Because this book is good, let me first dispose of my only criticism. The basic text is only 186 pages long: 1 page is a map of Latin America. Yet there are 25 pages containing 658 endnotes—an additional 72 footnotes are scattered about— and another 32 pages are tables. The tables are terribly informative—I know of no other source with such valuable information in one place—but they should have been put in an appendix at the end of the book, not within it. Much of the book looks like a statistical abstract, a fault of the editors, not the author, whose writing and analysis are exciting.

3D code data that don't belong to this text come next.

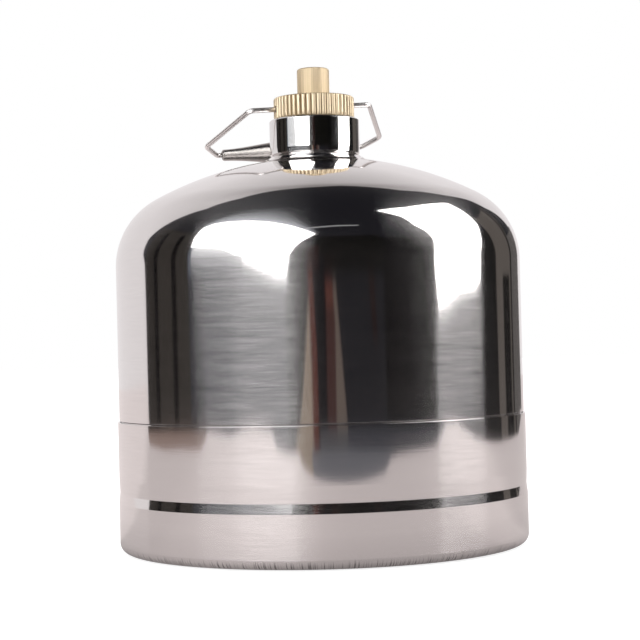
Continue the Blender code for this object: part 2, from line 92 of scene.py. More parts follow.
GAP = 0.3 * MM
STEEL = 0.8 * MM
CHAMFER = 0.5 * MM
FINE = 0.12 * MM
SKIRT_SWELL = 0.15 * MM
LAP_STEP = 0.55 * MM
LOWER_RADIUS = BODY_FOOT_RADIUS - SKIRT_SWELL
BODY_RADIUS = LOWER_RADIUS - LAP_STEP
LAP_RADIUS = LOWER_RADIUS - STEEL - GAP
SHOULDER_START = 104.4 * MM
SHOULDER_RADIUS = 27.8 * MM
CROWN_RADIUS = 128.9 * MM
FLARE_RADIUS = 12.9 * MM
FLARE_LIP = 0.7 * MM
SPIGOT_RADIUS = COLLAR_RADIUS - 1.6 * MM
COLLAR_BOTTOM = FLARE_TOP + GAP
CAP_FLANGE_BOTTOM = COLLAR_TOP + GAP
CAP_FLANGE_TOP = CAP_FLANGE_BOTTOM + 8.0 * MM
print(f"body radius {BODY_RADIUS / MM:.2f} mm, cap top {CAP_TOP / MM:.1f} mm")

# %% [markdown]
# ## Outlines
#
# A real edge is never sharp. An outline is written as its corners, and any corner may carry a
# third number, the radius of its rounding. `outline` swaps such a corner for a short arc. A
# Bevel modifier could round the finished mesh instead, but rounding the outline first keeps each
# ring of the mesh even, and even rings mirror a studio without ripples.

# %% Arcs and rounded outlines
def arc(centre, radius, start, end, steps):
    """Points on a circle of an outline, from one angle to another."""
    angles = np.linspace(start, end, steps + 1)
    return [(centre[0] + radius * math.cos(a), centre[1] + radius * math.sin(a)) for a in angles]


def round_corner(before, corner, after, radius, steps):
    """The arc that replaces one corner of a path."""
    back = (before - corner).normalized()
    ahead = (after - corner).normalized()
    half = 0.5 * back.angle(ahead)
    middle = corner + (back + ahead).normalized() * (radius / math.sin(half))
    first = corner + back * (radius / math.tan(half)) - middle
    last = corner + ahead * (radius / math.tan(half)) - middle
    return [middle + first.slerp(last, i / steps) * radius for i in range(steps + 1)]


def outline(corners, closed=False, steps=6):
    """Points through (radius, height) corners; a third number rounds that corner."""
    places = [Vector((c[0], 0.0, c[1])) for c in corners]
    points = []
    for i, corner in enumerate(corners):
        made = [places[i]]
        if len(corner) > 2 and (closed or 0 < i < len(corners) - 1):
            after = places[(i + 1) % len(places)]
            made = round_corner(places[i - 1], places[i], after, corner[2], steps)
        points += [(p.x, p.z) for p in made]
    return points


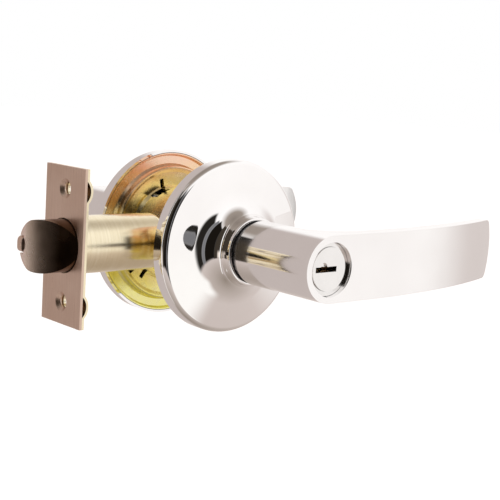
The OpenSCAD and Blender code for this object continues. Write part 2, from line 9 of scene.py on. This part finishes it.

The main goals of Bishara Bahbah (and of Linda Butler, whose name appears on the title page but not on the book’s cover) are to show that “Israeli-Latin American relations [are] now dominated by the military component,” and to shed “light on the Israeli arms industry and export policies, and their implications and consequences both for Israel and the areas in which it operates” (p. 3). Bahbah begins with a chapter on “Arms Exports and Israeli Government Policy”; moves on to discuss the reasons for the development of the Israeli arms industry, “the emergence of Latin America as Israel’s major arms market” (p. 86), case studies of arms sales to Ecuador and Argentina, and Israel’s experiences in Central America (particularly Guatemala, El Salvador, and Nicaragua); and concludes with an excellent chapter that assesses the economic, political, and moral aspects of Israel’s arms export and military training programs.

We learn that “no country in the world is as dependent on arms sales”; that “Israel is the largest per capita arms exporter in the world”; that as many as 120,000 Israelis, or “up to 40 percent of the industrial labor force and close to 10 percent of the total labor force are employed in the arms industries” (pp. 6-7); and that at least 18 Latin American countries have bought what Israel has to offer militarily. Also, since no other region in the Third World has been so consistently supportive of Israel from its inception, Israel has never had to dangle weapons and military training before the Latin Americans as a political inducement. “If anything, the traditional pattern of using arms sales to assist diplomacy has been reversed, and (in Latin America) diplomacy appears to be in the service of arms sales” (p. 71). For reasons which Bahbah discusses at length, Israel sells arms to Latin American countries without concern for their internal political complexion, including their record on human rights.

Latin Americanists, Middle East specialists, or students of the military who buy and read this book will have wasted neither their money nor their time.